[Records with modeling code]
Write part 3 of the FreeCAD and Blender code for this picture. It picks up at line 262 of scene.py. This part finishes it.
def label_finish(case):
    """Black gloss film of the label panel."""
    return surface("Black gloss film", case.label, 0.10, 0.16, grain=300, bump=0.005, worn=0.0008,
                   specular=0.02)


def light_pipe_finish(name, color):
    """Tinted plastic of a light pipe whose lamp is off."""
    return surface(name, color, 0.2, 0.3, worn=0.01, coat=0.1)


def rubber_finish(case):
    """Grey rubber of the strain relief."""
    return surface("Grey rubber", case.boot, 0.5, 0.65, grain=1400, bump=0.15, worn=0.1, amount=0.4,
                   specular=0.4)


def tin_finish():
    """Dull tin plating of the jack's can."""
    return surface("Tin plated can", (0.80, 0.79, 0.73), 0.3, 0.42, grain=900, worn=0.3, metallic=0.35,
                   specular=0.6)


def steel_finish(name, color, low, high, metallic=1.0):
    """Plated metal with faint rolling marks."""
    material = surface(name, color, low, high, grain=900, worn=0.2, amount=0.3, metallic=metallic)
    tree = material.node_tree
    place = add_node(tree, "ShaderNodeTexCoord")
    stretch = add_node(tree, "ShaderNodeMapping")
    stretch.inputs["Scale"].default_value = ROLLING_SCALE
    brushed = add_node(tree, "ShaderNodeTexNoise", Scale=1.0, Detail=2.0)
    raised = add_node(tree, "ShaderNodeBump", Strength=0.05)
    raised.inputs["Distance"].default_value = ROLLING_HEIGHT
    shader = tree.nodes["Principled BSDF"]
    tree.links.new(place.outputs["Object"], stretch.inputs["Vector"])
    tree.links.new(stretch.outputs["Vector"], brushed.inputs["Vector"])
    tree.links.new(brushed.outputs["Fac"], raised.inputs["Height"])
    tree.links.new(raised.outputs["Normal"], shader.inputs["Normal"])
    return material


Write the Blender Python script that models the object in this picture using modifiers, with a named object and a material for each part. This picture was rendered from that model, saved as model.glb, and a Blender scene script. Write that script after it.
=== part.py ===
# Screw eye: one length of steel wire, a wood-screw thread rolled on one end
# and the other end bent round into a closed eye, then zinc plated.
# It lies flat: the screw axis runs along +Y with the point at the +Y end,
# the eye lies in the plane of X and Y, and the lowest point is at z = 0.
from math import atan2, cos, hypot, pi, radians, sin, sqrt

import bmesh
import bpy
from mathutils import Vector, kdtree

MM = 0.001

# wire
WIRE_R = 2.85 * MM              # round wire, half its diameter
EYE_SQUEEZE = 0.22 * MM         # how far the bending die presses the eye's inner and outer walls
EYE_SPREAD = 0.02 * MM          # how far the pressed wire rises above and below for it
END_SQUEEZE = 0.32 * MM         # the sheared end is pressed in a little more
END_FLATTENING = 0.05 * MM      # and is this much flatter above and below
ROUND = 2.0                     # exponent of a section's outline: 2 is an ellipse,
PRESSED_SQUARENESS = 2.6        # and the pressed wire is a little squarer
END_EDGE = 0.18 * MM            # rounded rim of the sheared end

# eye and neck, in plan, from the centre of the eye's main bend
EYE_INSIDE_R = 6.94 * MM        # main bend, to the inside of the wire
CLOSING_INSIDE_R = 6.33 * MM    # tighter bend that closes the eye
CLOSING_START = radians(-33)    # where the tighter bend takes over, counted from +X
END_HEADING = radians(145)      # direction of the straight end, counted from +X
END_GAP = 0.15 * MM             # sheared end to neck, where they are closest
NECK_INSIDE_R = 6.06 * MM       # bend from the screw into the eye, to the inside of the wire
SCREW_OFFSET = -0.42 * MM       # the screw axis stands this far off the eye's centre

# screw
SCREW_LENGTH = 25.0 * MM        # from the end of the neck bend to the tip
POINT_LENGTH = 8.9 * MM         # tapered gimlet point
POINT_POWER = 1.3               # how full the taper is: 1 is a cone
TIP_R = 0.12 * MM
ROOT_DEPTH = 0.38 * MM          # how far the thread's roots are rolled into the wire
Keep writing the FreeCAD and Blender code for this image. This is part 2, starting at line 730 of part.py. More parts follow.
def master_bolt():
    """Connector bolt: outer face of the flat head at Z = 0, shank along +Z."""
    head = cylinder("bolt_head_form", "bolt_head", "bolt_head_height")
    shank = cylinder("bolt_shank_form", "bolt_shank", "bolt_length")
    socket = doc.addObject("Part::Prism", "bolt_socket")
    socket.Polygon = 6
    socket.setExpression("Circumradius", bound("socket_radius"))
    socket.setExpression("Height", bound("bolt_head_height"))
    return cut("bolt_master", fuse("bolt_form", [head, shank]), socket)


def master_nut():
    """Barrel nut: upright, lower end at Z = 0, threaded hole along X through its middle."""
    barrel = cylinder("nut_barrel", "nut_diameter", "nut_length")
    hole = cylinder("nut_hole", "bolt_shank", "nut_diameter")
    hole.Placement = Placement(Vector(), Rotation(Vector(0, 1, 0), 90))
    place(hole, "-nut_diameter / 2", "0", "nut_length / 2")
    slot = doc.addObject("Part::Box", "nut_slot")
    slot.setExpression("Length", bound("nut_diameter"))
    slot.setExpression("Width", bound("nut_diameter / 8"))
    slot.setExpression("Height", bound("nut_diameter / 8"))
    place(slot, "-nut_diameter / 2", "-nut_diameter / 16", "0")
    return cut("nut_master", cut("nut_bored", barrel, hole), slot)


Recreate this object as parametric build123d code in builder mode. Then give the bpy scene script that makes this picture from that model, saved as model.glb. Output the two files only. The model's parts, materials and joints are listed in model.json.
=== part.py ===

#### SHORT EXERCISE:
Return the lines from the line with "Keep writing the" through the line with "[head, shank]), socket)", inclusive, exactly as they stand, and nothing else.

#### TASK RESPONSE:
Keep writing the FreeCAD and Blender code for this image. This is part 2, starting at line 730 of part.py. More parts follow.
def master_bolt():
    """Connector bolt: outer face of the flat head at Z = 0, shank along +Z."""
    head = cylinder("bolt_head_form", "bolt_head", "bolt_head_height")
    shank = cylinder("bolt_shank_form", "bolt_shank", "bolt_length")
    socket = doc.addObject("Part::Prism", "bolt_socket")
    socket.Polygon = 6
    socket.setExpression("Circumradius", bound("socket_radius"))
    socket.setExpression("Height", bound("bolt_head_height"))
    return cut("bolt_master", fuse("bolt_form", [head, shank]), socket)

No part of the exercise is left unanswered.